* Problem to solve:
Locate the lines where "context" occurs and copy them as they stand.

* Given information:
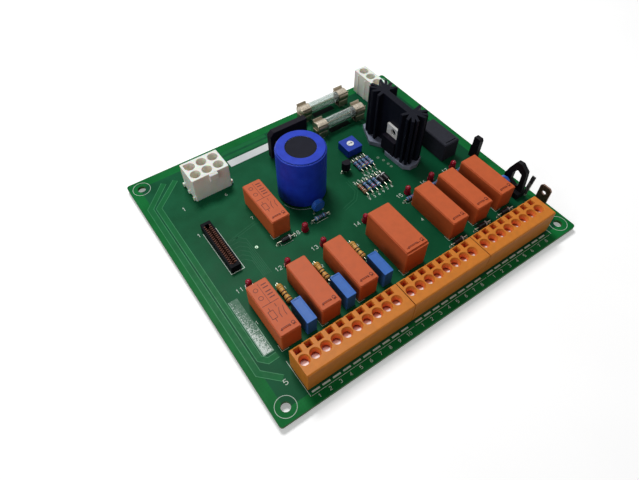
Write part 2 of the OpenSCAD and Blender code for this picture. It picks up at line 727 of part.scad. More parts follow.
// Black extrusion: two stars of tapered fins joined by the plate that takes the regulator
module heatsink() {
    fin_l = 12;
    color([0.06, 0.06, 0.08]) at(HEATSINK_AT, heatsink_base_t) difference() {
        linear_extrude(heatsink_h) union() {
            for (h = HUBS) translate(h) circle(hub_r);
            intersection() {
                fin_outline();
                for (h = HUBS) translate(h) for (a = FIN_ANGLES)
                    rotate(h[1] > 0 ? a : a + 180)
                        polygon([[-fin_t, 0], [fin_t, 0], [0.5 * fin_t, fin_l], [-0.5 * fin_t, fin_l]]);
            }
            translate([web_x - web_t / 2, HUBS[1][1]]) square([web_t, HUBS[0][1] - HUBS[1][1]]);
        }
        translate([web_x, REGULATOR_Y, regulator_hole_z - heatsink_base_t])
            rotate([0, 90, 0]) cylinder(d = 3.4, h = 3 * web_t, center = true);
    }
}

module heatsink_base() {
    color([0.36, 0.38, 0.42]) at(HEATSINK_AT) linear_extrude(heatsink_base_t) difference() {
        heatsink_outline();
        for (p = regulator_leads) translate(p - HEATSINK_AT) circle(d = 1.2, $fn = 24);
    }
}

module regulator_body() {
    lead_w = 0.8;
    color([0.09, 0.09, 0.1]) at(HEATSINK_AT + [0, REGULATOR_Y]) difference() {
        translate([regulator_back - regulator_d, -regulator_w / 2, regulator_z])
            cube([regulator_d - 0.05, regulator_w, regulator_body_h]);
        translate([regulator_back - regulator_tab_t, -regulator_w, regulator_z + 0.6])
            cube([5, 2 * regulator_w, 20]);
    }
}

// Copper frame: the drilled tab, with the three leads below the body
module regulator_frame() {
    color([0.62, 0.62, 0.62]) {
        at(HEATSINK_AT + [regulator_back - regulator_tab_t, REGULATOR_Y]) difference() {
            translate([0.02, -regulator_w / 2, regulator_z + 0.65])
                cube([regulator_tab_t - 0.04, regulator_w, regulator_tab_h - 0.65]);
            translate([0, 0, regulator_hole_z]) rotate([0, 90, 0]) cylinder(d = 3.7, h = 9, center = true);
        }
        leads(regulator_leads, light_lead_d, regulator_z);
    }
}

// ---- Small parts ----

module transistor() {
    r = 2.35;
    stand = 2;
    color([0.1, 0.09, 0.09]) at(TRANSISTOR_AT, stand) linear_extrude(4.8) difference() {
        circle(r);
        translate([-r, r * 0.62]) square([2 * r, r]);
    }
}

module film_capacitors() {
    s = film_size;
    color([0.16, 0.4, 0.75]) for (p = FILM_AT) at(p, 0.1) difference() {
        rounded_block(s, 0.3);
        translate([0, 0, s[2] - 0.15]) rounded_block([s[0] - 1.2, s[1] - 1.2, 1], 0.2);
    }
}

module disc_capacitors() {
    color([0.16, 0.3, 0.62]) for (d = DISC_AT)
        at([d[0], d[1]], disc_cap_d / 2 + 1.2) rotate([90, 0, d[2]]) {
            cylinder(d = disc_cap_d - 1, h = disc_cap_t, center = true);
            cylinder(d = disc_cap_d, h = disc_cap_t - 1, center = true);
        }
}

module leds() {
    r = led_d / 2;
    color([0.5, 0.04, 0.1]) for (p = LED_AT) at(p) rotate_extrude() {
        square([r + 0.35, 0.9]);
        square([r, led_h - r]);
        translate([0, led_h - r]) intersection() {
            circle(r);
            square(r);
        }
    }
}

// Moulded resistor: thick ends and a slimmer waist, lying along Z
module resistor_shape(l, d) {
    cap = 0.22 * l;
    waist = 0.84 * d;
    rotate_extrude() {
        translate([0, -l / 2 + 0.3]) square([waist / 2, l - 0.6]);
        for (s = [0, 1])
            mirror([0, s]) polygon([[0, l / 2 - cap - 0.3], [waist / 2, l / 2 - cap - 0.3],
                [d / 2, l / 2 - cap], [d / 2, l / 2 - 0.5], [d / 2 - 0.4, l / 2], [0, l / 2]]);
    }
}

module lying_y(p, d) {
    at(p, d / 2 + 0.15) rotate([90, 0, 0]) children();
}

module lying_x(p, d) {
    at(p, d / 2 + 0.15) rotate([0, 90, 0]) children();
}

module load_resistors() {
    color([0.82, 0.66, 0.4]) for (p = LOAD_AT) lying_y(p, load_d) resistor_shape(load_l, load_d);
}

module signal_resistors() {
    color([0.3, 0.5, 0.68]) {
        for (p = SMALL_ALONG_Y) lying_y(p, small_d) resistor_shape(small_l, small_d);
        for (p = SMALL_ALONG_X) lying_x(p, small_d) resistor_shape(small_l, small_d);
    }
}

module diode_shape() {
    rotate_extrude() translate([0, -diode_l / 2])
        polygon([[0, 0], [diode_d / 2 - 0.2, 0], [diode_d / 2, 0.2], [diode_d / 2, diode_l - 0.2],
            [diode_d / 2 - 0.2, diode_l], [0, diode_l]]);
}

module diodes() {
    color([0.1, 0.1, 0.11]) {
        for (p = DIODES_ALONG_Y) lying_y(p, diode_d) diode_shape();
        for (p = DIODES_ALONG_X) lying_x(p, diode_d) diode_shape();
    }
}

// Two bent wires of a lying part: out along its axis, round a bend and down through the board
module bent_leads(l, span, axis_z) {
    r = light_lead_d / 2;
    reach = span / 2 - l / 2;
    for (s = [0, 1])
        mirror([s, 0, 0]) {
            translate([l / 2, 0, axis_z]) rotate([0, 90, 0]) cylinder(r = r, h = reach, $fn = 16);
            translate([span / 2, 0, axis_z]) sphere(r, $fn = 16);
            translate([span / 2, 0, -board_t - lead_stub])
                cylinder(r = r, h = board_t + lead_stub + axis_z, $fn = 16);
        }
}

module axial_leads() {
    color([0.78, 0.78, 0.76]) {
        for (p = LOAD_AT) at(p) rotate(90) bent_leads(load_l, load_span, load_d / 2 + 0.15);
        for (p = SMALL_ALONG_Y) at(p) rotate(90) bent_leads(small_l, small_span, small_d / 2 + 0.15);
        for (p = SMALL_ALONG_X) at(p) bent_leads(small_l, small_span, small_d / 2 + 0.15);
        for (p = DIODES_ALONG_Y) at(p) rotate(90) bent_leads(diode_l, small_span, diode_d / 2 + 0.15);
        for (p = DIODES_ALONG_X) at(p) bent_leads(diode_l, small_span, diode_d / 2 + 0.15);
    }
}

module radial_leads() {
    color([0.78, 0.78, 0.76]) {
        leads(film_leads, light_lead_d, 0.1);
        leads(led_leads, light_lead_d, 0);
        leads(disc_leads, light_lead_d, 2);
        leads(transistor_leads, light_lead_d, 1.4);
        for (i = [-1:1]) at(TRANSISTOR_AT) rotate([90, 0, 0])
            translate([0, 0, -light_lead_d / 2]) linear_extrude(light_lead_d)
            strip_path([[i * 2.54, 1.2], [i * 1.27, 2 - light_lead_d / 2]], light_lead_d);
    }
}

// Nylon clip: an arched loop for a cable bundle, pegged into the board
module cable_clip() {
    color([0.07, 0.07, 0.08]) at(CLIP_AT) {
        across(clip_w) difference() {
            polygon([[-6.3, 0], [6.2, 0], [6.2, 8.5], [4.8, 13], [2.2, 18.6], [-0.6, 19],
                [-4.6, 16.2], [-5, 13.5], [-5.6, 8]]);
            polygon([[-3.1, 6.4], [-0.9, 4.6], [2.2, 6.2], [2.2, 11.6], [0.2, 14.6], [-2.6, 13.4]]);
        }
        translate([-3.7, -6.3, 0]) cube([6.3, 4, 3.4]);
        translate([0, 0, -board_t - 1]) cylinder(d = 2.4, h = board_t + 1.5);
    }
}

module tie_post() {
    color([0.07, 0.07, 0.08]) at(POST_AT) {
        across(2.8) difference() {
            polygon([[-2.4, 0], [2.4, 0], [2.4, 7], [1.8, 7.6], [1.8, 13], [-1.7, 13.3], [-2.4, 12]]);
            translate([-0.9, 9.6]) circle(d = 1.7);
        }
        translate([0, 0, -board_t - 1]) cylinder(d = 2.4, h = board_t + 1.5);
    }
}

// Leaning contact blade beside the clip
module edge_pin() {
    color([0.5, 0.5, 0.48]) {
        at(EDGE_PIN_AT) rotate([90, 0, 0]) translate([0, 0, -1]) linear_extrude(2)
            strip_path([[0, 0.6], [0, 2.6], [1.6, 11.4]], 0.8);
        leads([EDGE_PIN_AT], heavy_lead_d, 0.6);
    }
}

// ---- Nodes ----

circuit_board();
solder_joints();
label_strip();
terminal_block(0);  // terminal_block_left
terminal_block(1);  // terminal_block_middle
terminal_block(2);  // terminal_block_right
terminal_contacts(0);  // terminal_contacts_left
terminal_contacts(1);  // terminal_contacts_middle
terminal_contacts(2);  // terminal_contacts_right
terminal_springs(0);  // terminal_springs_left
terminal_springs(1);  // terminal_springs_middle
terminal_springs(2);  // terminal_springs_right
relay_cover(RELAY_AT[0], relay_w, relay_l, relay_h);  // relay_cover_1
relay_cover(RELAY_AT[1], relay_w, relay_l, relay_h);  // relay_cover_2
relay_cover(RELAY_AT[2], relay_w, relay_l, relay_h);  // relay_cover_3
relay_cover(RELAY_AT[3], relay_w, relay_l, relay_h);  // relay_cover_4
relay_cover(RELAY_AT[4], relay_w, relay_l, relay_h);  // relay_cover_5
relay_cover(RELAY_AT[5], relay_w, relay_l, relay_h);  // relay_cover_6
relay_cover(RELAY_AT[6], relay_w, relay_l, relay_h);  // relay_cover_7
power_relay_cover();
relay_bases();
relay_pins();
signal_relay();
signal_relay_pins();
power_header();
side_header();
header_pins();
ribbon_socket();
ribbon_contacts();
capacitor_can();
capacitor_sleeve();
capacitor_disc();
capacitor_pins();
bridge_rectifier();
bridge_leads();
fuse_clips();
fuse_tubes();
fuse_caps();
fuse_wires();
trimmer_body();
trimmer_rotor();
trimmer_pins();
heatsink();
heatsink_base();
regulator_body();
regulator_frame();
transistor();
film_capacitors();
disc_capacitors();
leds();
load_resistors();
signal_resistors();
diodes();
axial_leads();
radial_leads();
earth_tab();
cable_clip();
tie_post();
edge_pin();
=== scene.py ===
"""Finish of the relay module board: materials, printed layer, colour bands, light and camera."""

import math

import bmesh
import bpy
import numpy as np
from mathutils import Euler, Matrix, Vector


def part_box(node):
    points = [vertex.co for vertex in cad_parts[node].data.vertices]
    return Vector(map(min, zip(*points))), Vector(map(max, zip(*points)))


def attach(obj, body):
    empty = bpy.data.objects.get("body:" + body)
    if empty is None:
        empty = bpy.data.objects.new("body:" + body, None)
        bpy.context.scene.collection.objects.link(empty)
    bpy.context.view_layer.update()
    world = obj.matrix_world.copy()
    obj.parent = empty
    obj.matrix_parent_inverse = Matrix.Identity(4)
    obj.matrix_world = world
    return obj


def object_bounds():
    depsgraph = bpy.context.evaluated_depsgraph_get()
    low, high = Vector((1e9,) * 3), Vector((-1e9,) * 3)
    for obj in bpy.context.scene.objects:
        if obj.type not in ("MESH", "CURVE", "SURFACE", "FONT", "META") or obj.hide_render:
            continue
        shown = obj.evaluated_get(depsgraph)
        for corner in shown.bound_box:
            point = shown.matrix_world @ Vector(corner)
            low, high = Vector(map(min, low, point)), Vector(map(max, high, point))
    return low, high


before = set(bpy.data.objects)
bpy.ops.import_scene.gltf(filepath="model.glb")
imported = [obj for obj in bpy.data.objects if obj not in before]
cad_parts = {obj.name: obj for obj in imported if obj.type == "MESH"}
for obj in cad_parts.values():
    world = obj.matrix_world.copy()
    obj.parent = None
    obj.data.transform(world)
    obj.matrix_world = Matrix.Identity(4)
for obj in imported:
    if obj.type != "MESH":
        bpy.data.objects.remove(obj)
cad_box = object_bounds()

MM = 0.001
BOARD_THICKNESS = 1.6 * MM
BOARD_LOW, BOARD_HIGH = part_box("circuit_board")
TOP = BOARD_HIGH.z
UNDERSIDE = TOP - BOARD_THICKNESS
BOARD_W = (BOARD_HIGH.x - BOARD_LOW.x) / MM
BOARD_D = (BOARD_HIGH.y - BOARD_LOW.y) / MM
POLES = {"left": 10, "middle": 8, "right": 8}
RELAYS = ["relay_cover_%d" % i for i in range(1, 8)] + ["power_relay_cover"]


def place(x, y):
    """A point on the board's top face, in millimetres from its near left corner."""
    return Vector((BOARD_LOW.x + x * MM, BOARD_LOW.y + y * MM, TOP))


def board_place(point):
    """The millimetre place on the board of a point in metres."""
    return (point.x - BOARD_LOW.x) / MM, (point.y - BOARD_LOW.y) / MM


def middle_of(low, high):
    """The millimetre place on the board of the middle of a box."""
    return board_place((low + high) / 2)


def span(low, high):
    """A box in board millimetres, as x0, y0, x1, y1."""
    return board_place(low) + board_place(high)


def plan(node):
    """The box of a node in board millimetres, as x0, y0, x1, y1."""
    return span(*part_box(node))


def linear(colour):
    """Linear colour from screen values of 0 to 255, by the sRGB curve."""
    values = []
    for part in colour:
        c = part / 255
        values.append(c / 12.92 if c <= 0.04045 else ((c + 0.055) / 1.055) ** 2.4)
    return tuple(values) + (1.0,)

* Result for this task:
        bpy.context.scene.collection.objects.link(empty)
    bpy.context.view_layer.update()
    depsgraph = bpy.context.evaluated_depsgraph_get()
    for obj in bpy.context.scene.objects:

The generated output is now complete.